The trailing off tells its own story and it's easy to fill in the blanks, especially given the way Ibrahimovic's time at Barcelona -- which cost the Spanish giants $60 million in addition to the exchange of Samuel Eto'o, who Barca valued at $26 million -- ended following his disagreements with Guardiola.
Ferrari or Fiat?
The Catalan coach may have won 14 trophies during his 2008-2012 tenure, including two Champions League crowns, but he earned the wrath of the strong-minded Ibrahimovic when changing his tactics to accommodate the desires of a certain Lionel Messi.
This all came after 'Ibra' had set a Barca record in becoming the first player to score in all of his first five league games for the club, a feat that had proved beyond previous club legends such as Romario, Hristo Stoichkov and Eto'o himself.
"It was a childhood dream [to join Barcelona] and I was walking on air," the Swede wrote in his 2011 biography 'I am Zlatan'.
"It started well but then Messi started to talk. He wanted to play in the middle, not on the wing, so the system changed from 4-3-3 to 4-5-1. I was sacrificed and no longer had the freedom on the pitch I need to succeed."
Over the course of the season, the relationship between the most expensive signing in Barca's history and the club coach disintegrated, with Ibrahimovic feeling underused and an 'annoying distraction [and] outsider' for Guardiola.
Matters came to a head on 1 May 2010, three days after Barcelona's Champions League semifinal exit against Jose Mourinho's Inter Milan, with Ibrahimovic letting his frustrations spill out after being consigned to a five-minute substitute role during a 4-1 win at Villareal,
"Guardiola was staring at me and I lost it," continues the Swede in 'I am Zlatan'. "I thought 'there is my enemy, scratching his bald head!'. I yelled to him: 'You have no balls!' and probably worse things than that. I added: 'You are s****ing yourself because of [Mourinho]. You can go to hell!'
Having once told Guardiola that he had 'bought a Ferrari but [drove] it like a Fiat', Ibrahimovic now claims that his problems with the Spaniard, who will lead Bayern Munich next season, had more to do with his persona than his coaching abilities.

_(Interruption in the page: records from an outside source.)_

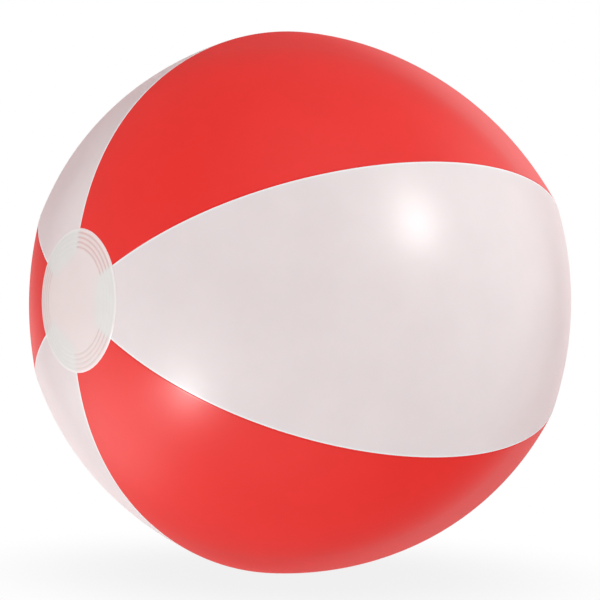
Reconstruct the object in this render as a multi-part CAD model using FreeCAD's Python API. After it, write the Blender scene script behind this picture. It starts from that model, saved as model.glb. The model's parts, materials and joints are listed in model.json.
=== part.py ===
"""Inflatable beach ball: six welded film gores, two welded end discs and a push-in air valve.

Units are millimetres. The origin is the ball's centre. X runs through both poles, and Z is up.
A gore's angle is measured about X from the front (-Y) towards the top (+Z).

The ball is not a sphere. Its seams lie on a superelliptic meridian, and each gore is a little flatter
across than a circle, so the seams stand out as six soft corners.
"""

import FreeCAD
import Part
import math
import os
from FreeCAD import Vector

# ---- driving dimensions: ball ----
SEAM_RADIUS = 140.0          # seam to axis at the equator
POLE_HEIGHT = 135.6          # centre to pole
SHOULDER_POWER = 0.858       # below 1 makes the shoulders fuller than an ellipse
GORES = 6
HALF_GORE = math.pi / GORES
GORE_FLATNESS = 0.2075       # 0 gives a round section, 1 a flat-sided polygon
ROUND_FROM, ROUND_AT = 0.88, 0.97   # share of the pole height over which the section turns round
FILM = 0.25                  # film thickness
WELD_GAP = 0.01              # drawn gap between two welded faces
FIN_DEPTH = 3.0              # depth of the seam allowance, which points into the ball
FIN_END_RADIUS = 38.0        # the seam allowance is trimmed here, clear of the end disc
WHITE_END_RADIUS = 20.0      # a white gore's tongue reaches this close to the axis
RED_END_RADIUS = 24.0        # a red gore ends under the disc's weld band

# ---- driving dimensions: end discs ----
DISC_RADIUS = 35.0
DISC_FILM = 0.35
GROOVES = 4
GROOVE_PITCH = 2.3
FIRST_GROOVE_RADIUS = 32.7         # middle of the outermost weld groove
GROOVE_WIDTH = 1.0
GROOVE_DEPTH = 0.15

# ---- driving dimensions: valve, in its own frame (u towards the pole, w outwards, w = 0 on the film) ----
VALVE_GORE = 2               # index of the gore that carries the valve
VALVE_RADIUS = 77.0          # seam radius at the valve's latitude
FILM_HOLE = 7.5
FLANGE_OUTER = 14.0
FLANGE_INNER = 7.2
FLANGE_THICK = 0.6
STEM_TOP = 0.4
STEM_BOTTOM = -10.0
STEM_OUTER = 4.5
STEM_FOOT_RADIUS = 5.2
STEM_FOOT_THICK = 0.8
NOZZLE_BORE = 3.0
MOUTH_BORE = 3.6
MOUTH_DEPTH = 4.9
BOOT_WALL = 0.45
BOOT_TOP = -0.65
LUG_END = 6.6                # the stem's lug that anchors the tether reaches this far from the valve's axis
LUG_WIDTH = 4.0
LUG_THICK = 0.6
HEAD_RADIUS = 5.8
HEAD_THICK = 1.3
HEAD_GAP = 0.1
HEAD_ROUNDING = 0.4
DIMPLE_RADIUS = 6.0
DIMPLE_DEPTH = 0.5
TAB_RADIUS = 2.4             # the finger tab is a small disc centred on the head's rim
TAB_THICK = 0.6
PLUG_ROOT = 3.55
PLUG_TIP = 2.4
PLUG_LENGTH = 4.2
TETHER_THICK = 0.4
TETHER_WIDTH = 3.0
TETHER_REACH = 9.6           # valve axis to the tether's fold, which is the plug's hinge
FOLD_INSIDE = 0.3            # inner radius of the tether's fold
FLAP_RADIUS = 4.2
FLAP_THICK = 0.4
FLAP_GAP = 0.05
FLAP_HINGE = 4.4             # valve axis to the check flap's hinge

GORE_NAMES = [
    "white_gore_front",
    "red_gore_upper_front",
    "white_gore_upper_back",
    "red_gore_back",
    "white_gore_lower_back",
    "red_gore_lower_front",
]


# ---- the ball's surface ----
def meridian(t):
    """Distance along X and seam radius at parameter t, which runs from -pi/2 at one pole to pi/2 at the other."""
    return POLE_HEIGHT * math.sin(t), SEAM_RADIUS * math.cos(t) ** SHOULDER_POWER


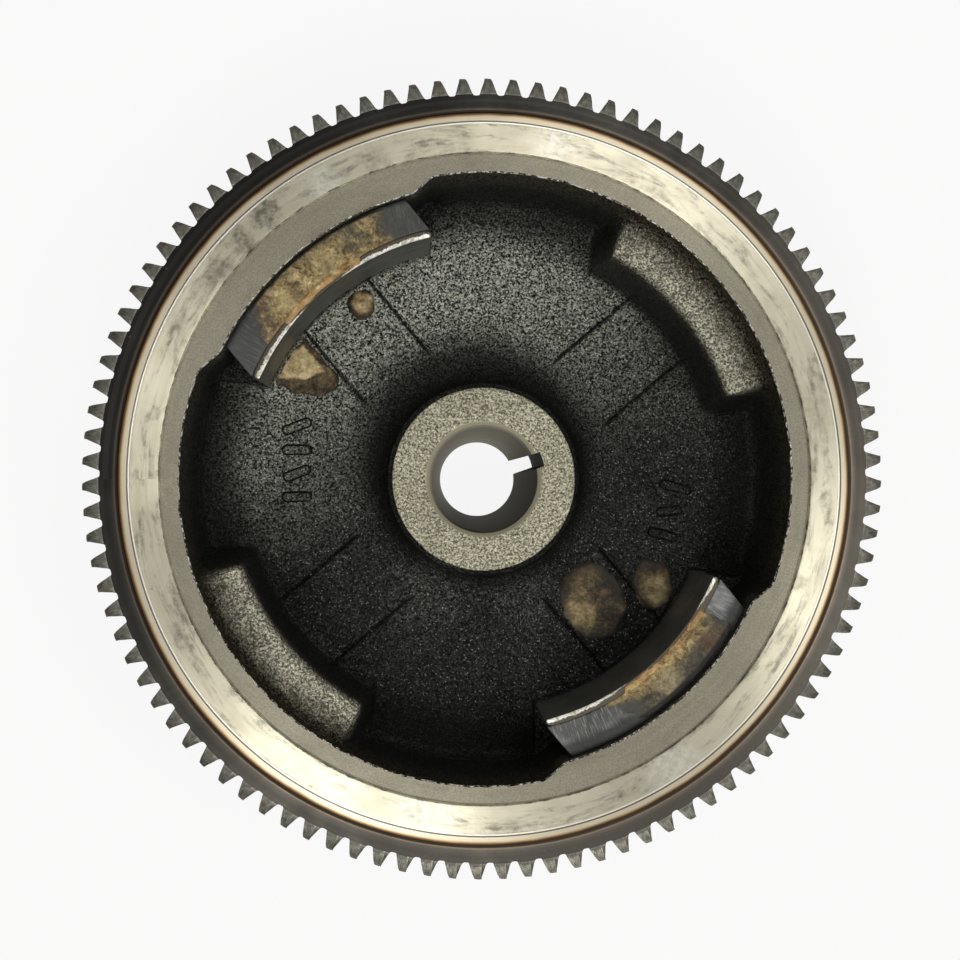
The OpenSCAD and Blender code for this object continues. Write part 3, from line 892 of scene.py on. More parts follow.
def drillShape(turn, circle, radius, base, deep):
    # a drill's shape: straight hole with a cone at its end, pointing up from base
    a = np.arange(40) * 9
    centre = np.array([*spin(circle, 0, turn), 0])
    profile = ((radius + 0.4, base - 1.0), (radius + 0.4, base), (radius, base + 0.4),
               (radius, base + deep),
               (0.15 * radius, base + deep + 0.3 * radius))
    return loftPiece("drill", [polar(r, a, z) + centre for r, z in profile], [castingMaterials[boreFace]])


def cutHoles(piece):
    d, w, g = drilled, wheel, ignition
    cutters = [drillShape(turn, d[kind + "Circle"], d[kind + "Radius"], w[base], d[kind + "Deep"])
               for kind, base in (("lug", "webBottom"), ("balance", "rimBottom"))
               for turn in d[kind + "Turns"]]
    half = g["pocketWidth"] / 2
    low, high = g["middle"] - g["pocketHeight"] / 2, g["middle"] + g["pocketHeight"] / 2
    loops = [[(-half, -y, low), (half, -y, low), (half, -y, high), (-half, -y, high)]
             for y in (g["pocketFloor"], w["rimOuter"] + 5)]
    cutters.append(loftPiece("pocketCutter", loops, [castingMaterials[boreFace]]))
    group = bpy.data.collections.new("cutters")
    bpy.context.scene.collection.children.link(group)
    for cutter in cutters:
        bpy.context.scene.collection.objects.unlink(cutter)
        group.objects.link(cutter)
    cut = piece.modifiers.new("holes", "BOOLEAN")
    cut.operand_type = "COLLECTION"
    cut.collection = group
    cut.solver = "EXACT"
    cut.material_mode = "TRANSFER"
    bakeModifiers(piece)
    for cutter in cutters:
        bpy.data.objects.remove(cutter)
    bpy.data.collections.remove(group)
    piece.data.set_sharp_from_angle(angle=math.radians(32))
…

"We have to be clear -- I spoke about Pep as a human not as a coach," the PSG star told CNN.
"For me, as a coach he is fantastic, as a human, we can discuss."
Despite his desperation to leave Barcelona, with Ibrahimovic playing his last game for a club (where he netted 21 goals in 41 games) one year into a five-year deal, the Swede says he looks back on his time with the club favorably.
"About Camp Nou, it's fantastic. I had one year there, a great experience, a fantastic year," he added.
"I learned a lot -- outside the pitch, inside the pitch -- and for me it is an amazing club and I have only positive things to say. When I come back, hopefully it will be a good game and hopefully I will enjoy it."
He has returned to the club once before, losing 3-1 last April as AC Milan were dumped out of the Champions League quarterfinals -- albeit with the former Barca man creating the Italians' solitary goal.
Despite winning a remarkable eight league titles in a row with five different clubs between 2004 and 2011 (the two with Juventus were later taken away because of the Calciopoli corruption scandal), Ibrahimovic has famously never won the Champions League.
And ahead of his date with destiny with Messi, Xavi and Iniesta -- all of whom he described as obedient 'schoolboys' in the Barca dressing room -- the outspoken Swede insists it will not be a lasting regret should he never lift the famous trophy.
"[I want to the Champions League] a lot but that doesn't mean anything -- because my career has been fantastic anyway."